Digging for new back steps

Digging for new back steps

The last thing we used the digger for was to excavate a pit behind the house. This is where the new outside basement steps will go. Having the steps go up to the left makes more sense since it’s toward the sidewalk that runs along the side of the house and to the currently nonexistent garage, but it requires some reconfiguration, by which I mean busting out the existing concrete retaining walls and stairs and then putting in a new one. With the steps going to the left, we can eventually put a deck on the right side of the house.

In addition to the final clearing and leveling, we also need to clean up the inside edge of the footings so that it’s even enough to finish the walls down the road. Exactly how we do that “clean up” remains to be seen, but it’s stone, so probably hammer and chisel, concrete saw, and angle grinder. Of course after everything is nice  and clean and level we have to dig trenches for the plumbing and weeping system, so we’ll be busy for a while yet.

Because we have to take out the concrete walls and there’s undoubtedly more dirt to clear for the stairs, there’s a strong likelihood we’ll need yet another dumpster in the not-too-distant future. Also, just a heads up to anyone planning an extended rental from Home Depot: a “month” is four weeks, so if you bring it back in thirty days it costs extra.

Plumbing Move

There are a few drawbacks to living in a house while you remodel it. It takes longer, it’s more complicated, and you often have to spend time on temporary solutions to keep things operational. In this case, the water heater and laundry in the basement needed to be moved up to the first floor so the basement dig out can continue.

Basement water heater and laundry

Basement water heater and laundry

We installed the water heater back in August of 2013. At the time we were getting everything disconnected from the chimney so we could redo the subfloor on the first floor. When we decided to do things the right way and do the basement first, we had to reshuffle things. We considered disconnecting everything and moving out for a few months, but instead we just moved the water heater to the first floor temporarily and rerouted the plumbing. I even managed to hook up the laundry, so we don’t have to go to the laundromat for the next several months.

Relocated to first floor

Relocated to first floor

Getting gas, electric, water, and venting run was a task, but I simplified it by using PEX tubing and quick connect fittings for the plumbing. PEX isn’t code in Chicago, but this isn’t permanent so I’m not too worried about it. Once the new basement floor is done we can move it all back into the basement. I took off a few days from work this week and got everything set up on the first floor for about $150 in materials. The whole house water filter had to get disconnected, but because of how we plumbed it we were able to just bypass it with a few valve turns.

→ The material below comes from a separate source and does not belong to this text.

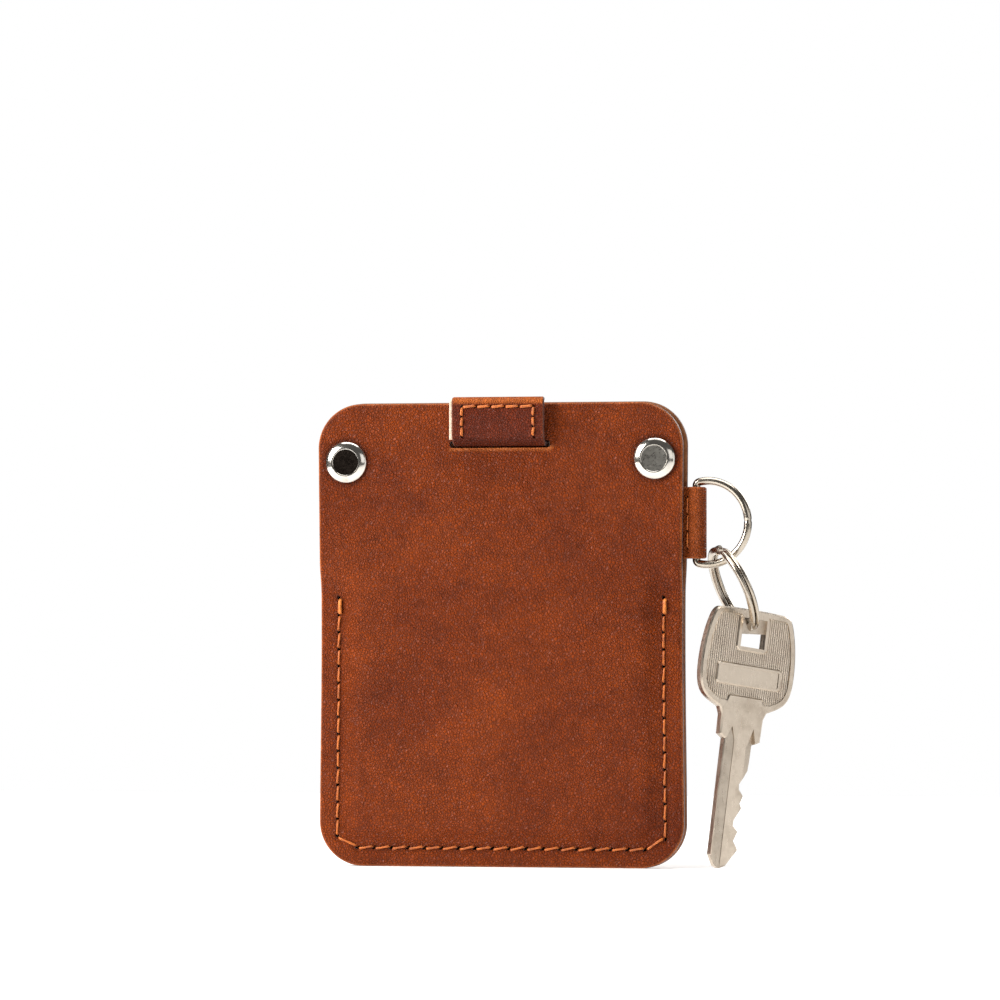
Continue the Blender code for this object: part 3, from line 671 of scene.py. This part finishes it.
def stitch_run(holes, face, out, radius=THREAD_RADIUS, skew=0.3, sink=0.9, lift=0.04):
    """Stitches between neighbouring holes.

    Each path goes straight from hole to hole; its height over the leather is
    lift - (lift + sink) |2t - 1|^9, so it dives into both holes. The ends step to
    opposite sides of the line, more on a level run than on an upright one.
    """
    hand = np.random.default_rng(11)
    t = (1 - np.cos(np.linspace(0, math.pi, 19))) / 2
    solids = []
    for a, b in zip(holes[:-1], holes[1:]):
        ahead = (b - a) / np.linalg.norm(b - a)
        beside = np.array([-ahead[1], ahead[0]])
        lean = skew * (0.35 * abs(ahead[1]) - abs(ahead[0])) + hand.normal(0, 0.05)
        start, end = a + beside * lean + ahead * 0.3, b - beside * lean - ahead * 0.3
        line = start + (end - start) * t[:, None]
        height = lift + radius * 0.6 - (lift + sink) * np.abs(2 * t - 1) ** 9
        path = np.column_stack([line[:, 0], face(line[:, 0], line[:, 1]) + out * height, line[:, 1]])
        solids.append(tube(path, radius, (0, 1, 0), ply=0.1, pitch=3.3, flat=0.85))
    return solids


def thread_piece(name, solids, body, node):
    """A thread's stitches as one piece, with the crowns of its plies marked for a painted highlight.
    """
    piece = make(name, *joined(solids), [THREAD], 60)
    sections = corners(piece).reshape(-1, THREAD_SIDES, 3)
    reach = np.linalg.norm(sections - sections.mean(axis=1, keepdims=True), axis=-1)
    mark(piece, "crown", smooth_step((reach / reach.mean() - 0.93) / 0.15).ravel())
    settle(piece, body, "thread", node)
    return piece


def front_surface(x, z):
    """Depth of the front panel's outer face at x, z."""
    inset = edge_distance(x, z, WIDTH, HEIGHT)
    return MID_Y - outer_face(x, z, inset)


def back_surface(x, z):
    """Depth of the back panel's outer face at x, z."""
    inset = edge_distance(x, z, WIDTH + BACK_WIDER, HEIGHT + BACK_TALLER)
    return MID_Y + outer_face(x, z, inset)


def disc_hole(x, z, radius):
    """A round hole's cutting cylinder along Y."""
    return along_y(arc((x, z), radius, 0, 360, 40)[:-1], CUT_FRONT, CUT_BACK)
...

The next step was to fix the drainage. The long-gone basement bathroom had been badly spliced in where the cast iron stack connected to the vitrified clay sewer line. I repaired that connection with a section of PVC and a rubber gasket. I had to cut out the cast iron and the broken clay. I did both with a diamond grit reciprocating saw bit. Don’t waste your time on the carbide bit. That thing is crap, just spend the extra few dollars. Once that connection was made, I redirected the drain from the kitchen (and laundry) into the main sewer instead of the collapsed line that goes to the catch basin and backs up all the time. When we replace the underground sewer line this will get changed again, but for the time being we don’t have water all over the floor and noxious sewer gas leaking in the basement, which is nice.

Everything removed

Everything relocated

Finally, with everything moved and rerouted, I took up the last section of concrete floor.

Concrete removed

Concrete removed

Now we can finish the dig out! We have nine days left with the mini-excavator before our month is up and we have to return it, so we’ve got to press on and get this thing done! It’s looking like one more dumpster after this one should finish things up, or roughly 2 concrete dumpsters and 4 dirt dumpsters total (plus the 2 debris dumpsters from the garage and back porch demo). It’s been a busy Spring.